Private Credit Funds: Key Litigation Risks in a Volatile Market

The private credit market has grown rapidly, offering investors higher yields and portfolio diversification, but it carries significant structural vulnerabilities. For dispute resolution professionals, understanding these risks is essential, as they often underpin investor claims and regulatory scrutiny.

Opacity and disclosure gaps are the primary concern. Unlike public markets, private loans often lack publicly available information on borrower financials, loan covenants, or amendments. Limited transparency increases the likelihood of investor disputes over misrepresentation, insufficient disclosure, or failure to monitor portfolio risks. Regulatory attempts to improve disclosure have faced pushback, highlighting the ongoing oversight gap.

Valuation challenges compound the risk. Without reliable data, fund managers may assign inconsistent or inflated valuations to underlying loans. Discrepancies in net asset values (NAVs) can mislead investors and trigger litigation over performance reporting, fee calculations, or fiduciary breaches. Misvaluations are particularly sensitive when funds include defaulted or distressed loans.

Illiquidity creates further exposure. Many private credit funds are closed-ended with limited secondary markets, making timely asset disposal difficult. Forced sales during market stress can magnify losses and lead to claims that managers failed to act prudently.

Complex structures, such as Payment-in-Kind (PIK) loans, add another layer of risk. While these instruments provide flexibility to borrowers, they increase debt burdens and complicate repayment timelines. Mismanagement or inadequate disclosure of such arrangements may form the basis of investor claims.

Finally, because private credit lending is benchmarked against established lending standards, managerial decisions are subject to close scrutiny. This contrasts with traditional equity investments, increasing the potential for negligence or breach-of-duty claims.

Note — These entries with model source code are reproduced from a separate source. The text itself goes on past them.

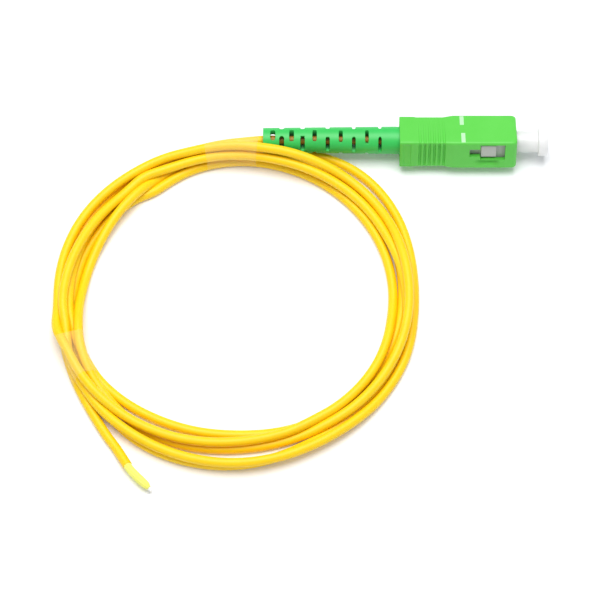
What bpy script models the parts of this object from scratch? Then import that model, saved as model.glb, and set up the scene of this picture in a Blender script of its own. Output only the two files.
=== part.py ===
"""Fibre optic pigtail: an angled push-pull connector with its dust cap, on 1.2 m of 2 mm cable.

Metres, +Z up. The connector points along +X and the floor is z = 0. The coil lies in front of
the connector, on the -Y side. The connector is rolled about its own length, because it rests on
its key and on the far bottom edge of its grip.
"""

import math

import bpy
import bmesh
from mathutils import Vector

# Running and seating clearances.
GAP = 0.0003
RUNNING_GAP = 0.00025

# Grip housing: the green sleeve that the fingers hold.
GRIP_LENGTH = 0.0250
GRIP_WIDTH = 0.0090
GRIP_HEIGHT = 0.0074
GRIP_EDGE_RADIUS = 0.0005
GRIP_FRONT_LENGTH = 0.01355
GRIP_RAMP_LENGTH = 0.0021
GRIP_LIP_LENGTH = 0.0035
GRIP_LIP_RAMP = 0.0006
WAIST_DEPTH = 0.00047
RIB_COUNT = 6
RIB_PITCH = 0.00103
RIB_GROOVE_WIDTH = 0.0005
RIB_START = 0.00055
RIB_GROOVE_DEPTH = 0.0003
FRONT_ROUND_LENGTH = 0.0011
FRONT_ROUND_SIDE = 0.0007
FRONT_ROUND_TOP = 0.0003
CAVITY_WIDTH = 0.0070
CAVITY_HEIGHT = 0.0060
CAVITY_LENGTH = 0.0145
REAR_CAVITY_WIDTH = 0.0064
REAR_CAVITY_HEIGHT = 0.0048
BOOT_BORE_GAP = 0.0004
GRIP_TRAVEL = 0.0015

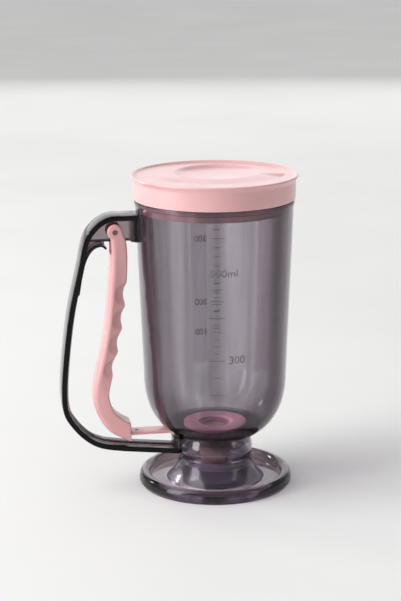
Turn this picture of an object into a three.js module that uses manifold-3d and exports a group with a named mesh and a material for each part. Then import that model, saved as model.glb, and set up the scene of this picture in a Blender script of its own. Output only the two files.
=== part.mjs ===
// Pancake batter dispenser: a clear smoked container on a drip stand, with a strap handle,
// a squeeze trigger that pulls a flat gate from over the outlet, a nozzle and a lid.
// Millimetres, +Z up. The origin is the centre of the stand's flat underside, and the
// handle points to -X.
import * as THREE from "three";
import { mergeVertices } from "three/addons/utils/BufferGeometryUtils.js";
import Module from "manifold-3d";

const wasm = await Module();
wasm.setup();

// Shared fits
const runGap = 0.4; // between pieces that slide or turn
const seatGap = 0.3; // between pieces that are pushed together and stay
const overrun = 2; // how far a cut reaches past the surface that it opens
const bite = 0.6; // how far joined shapes of one piece reach into each other

// Container
const neckHeight = 11; // from the collar's lower edge up to the bowl's lowest point
const bowlDepth = 51.4;
const wallHeight = 122.2; // from the bowl up to the rim
const rimRadius = 54.8;
const wallTaper = 4.8; // how much narrower the wall is at the bowl
const bowlPowerShare = 0.816; // squareness of the bowl's curve: 1 is an ellipse
const wall = 2.3;
const rimBandHeight = 3.4; // slightly thicker band below the rim
const rimBandProud = 0.5;

// Neck collar below the bowl
const collarBottom = 20;
const collarRadius = 25.6; // at its lower edge
const collarBulgeShare = 1.02;
const collarTopShare = 0.953;
const collarWall = 2.2;

// Outlet, gate and their seats
const boreRadius = 6.8;
const gateLift = 7.6; // from the bowl's lowest point up to the gate
const gateThickness = 2.1;
const gateWidth = 11.6;
const gateCover = 1.2; // how far the closed gate reaches past the bore
const keeperRadius = 1.3; // small hole near the strip's end
const keeperInset = 4.4;
const neckWidth = 6.8;
const hookLength = 2.6;
const seatRecess = 0.8; // how deep the seat's disc sits in the valve floor
const sealDepth = 1.5;
const sealStandoff = 0.15;
const seatRadius = 22.5;
const seatThickness = 2.8;
const seatEdge = 0.8; // bevel round the disc's top
const seatFunnelRadius = 12.7;
const seatFunnelSide = 2.8; // how far the funnel's steep side reaches inwards
const seatLipShare = 0.3; // of the disc's thickness, left at the bore's edge

// Nozzle
const nozzleProud = 6.6; // how far it reaches below the collar
const nozzleRadius = 11.6;
const nozzleMouthRadius = 9.4;
const nozzleTaper = 10.8; // height of its narrowing part
const nozzleWall = 1.9;
const spigotReach = 5.8;

// Handle
const handleDepth = 53.9; // from the container's pad to the outermost point
const handleDrop = 8.6; // from the container's rim down to the handle's top
const handleWidth = 19;
const strap = 3.7;
const webThickness = 3.2;
const ribHeight = 1.5; // of the inner rib, over the strap
const armDepth = 18.9; // of the upper arm, at the container
const beadHeight = 2;
const beadWidth = 5;
const flangeThickness = 2.2;
const endPlate = 1.5;
const lowerBlockHeight = 10.4;

// Rails on the container that the handle slides up onto
const railNeckWidth = 6;
const railNeckOut = 1.5;
const railHeadWidth = 11;
const railHeadOut = 1.3;
const railStop = 1.8; // handle material under the rail's lower end
const railCover = 1; // handle material over the rail's head
const padOut = 0.5; // pad's face, outside the container's radius at the handle's top
const lowerPadOut = 0.6;
const lowerPadWidth = 15;

// Trigger
const pivotShare = 0.275; // place of the pivot, and of the end wall that pulls the gate,
const cuffShare = 0.1046; // in the handle's depth
const pivotDrop = 11.7; // from the handle's top
const tipDrop = 4; // of the lever's tip, under the gate
const triggerWidth = 15.8;
const cheekWall = 2;
const spineWall = 4.4;
const triggerHead = 5.3;
const spineClear = 2.4; // from the upper arm down to where the channel closes
const channelDrop = 16; // from the pivot down to where the lever's back is closed
const cuffHeight = 9.2; // top of the end wall that holds the strip, over the gate
const cuffUnder = 1.4; // bottom of that wall, under the gate
const grooveDepth = 1.8;
const grooveRadius = 16;
const grooveCount = 4;
const groovePitch = 17.4;
const firstGroove = 43.8; // from the pivot down to the first finger groove
const pinRadius = 1.4;
const pinProud = 0.2;

// Return spring round the pivot pin
const springWire = 0.7;
const springTurns = 2;
const springClear = 1.2; // round the pin
const springLeg = 11;
const springRoom = 1.2; // the spine's swing at the spring's foot as the trigger is squeezed

// Stand
const standRadius = 54.1;
const standFootInset = 1.4;
const standWiden = 2.5; // height of the widest ring
const standRim = 9.3;
const standRimWidth = 8.4;
const standFloor = 3.2;
const hubFlare = 9.1;
const hubWall = 2.2;
const hubHollowShare = 0.66; // how far up the hub its hollow reaches
const lipWall = 2;
const lipHeight = 5;

// Lid
const lidOverhang = 0.9; // past the container's rim
const lidDraft = 0.3;
const lidFlare = 1.8;
const lidFlareHeight = 4.2;
const lidHeight = 16.8; // from the container's rim to the top of the lid
const lidRimWidth = 2.6;
const lidRimRound = 0.7;
const lidRecess = 1.4; // from the top of the rim down to the plate
const lidPlate = 3;
const lidWall = 2.2;
const plugDepth = 7.7;
const plugWall = 2;
const dialRadius = 30.5;
const dialSide = 4.5; // place of the dial's centre, to the right of
const dialBack = 15.5; // and behind the lid's centre
const dialDepth = 0.9;

// Numbers of steps
const aroundSteps = 60;
const roundSteps = 36;
const barSteps = 20;
const bowlSteps = 10;
const contourSteps = 40;
const archSteps = 8;
const curlSteps = 8;
const wireSides = 5;

// Colours
const smoke = 0x8d8894;
const darkSmoke = 0x4b4652;
const blush = 0xeab6b2;
const deepBlush = 0xc98f8d;
const steel = 0xa7a39f;

function finish(color, roughness, metalness = 0) {
  return new THREE.MeshStandardMaterial({ color, roughness, metalness });
}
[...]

In summary, the intersection of opacity, illiquidity, valuation uncertainty, and complex loan structures heightens litigation risk in private credit. Investors, fund managers, and advisers must carefully document processes, monitor portfolios, and ensure clear disclosure. For dispute resolution practitioners, awareness of these risk factors is crucial for anticipating claims and assessing liability exposure.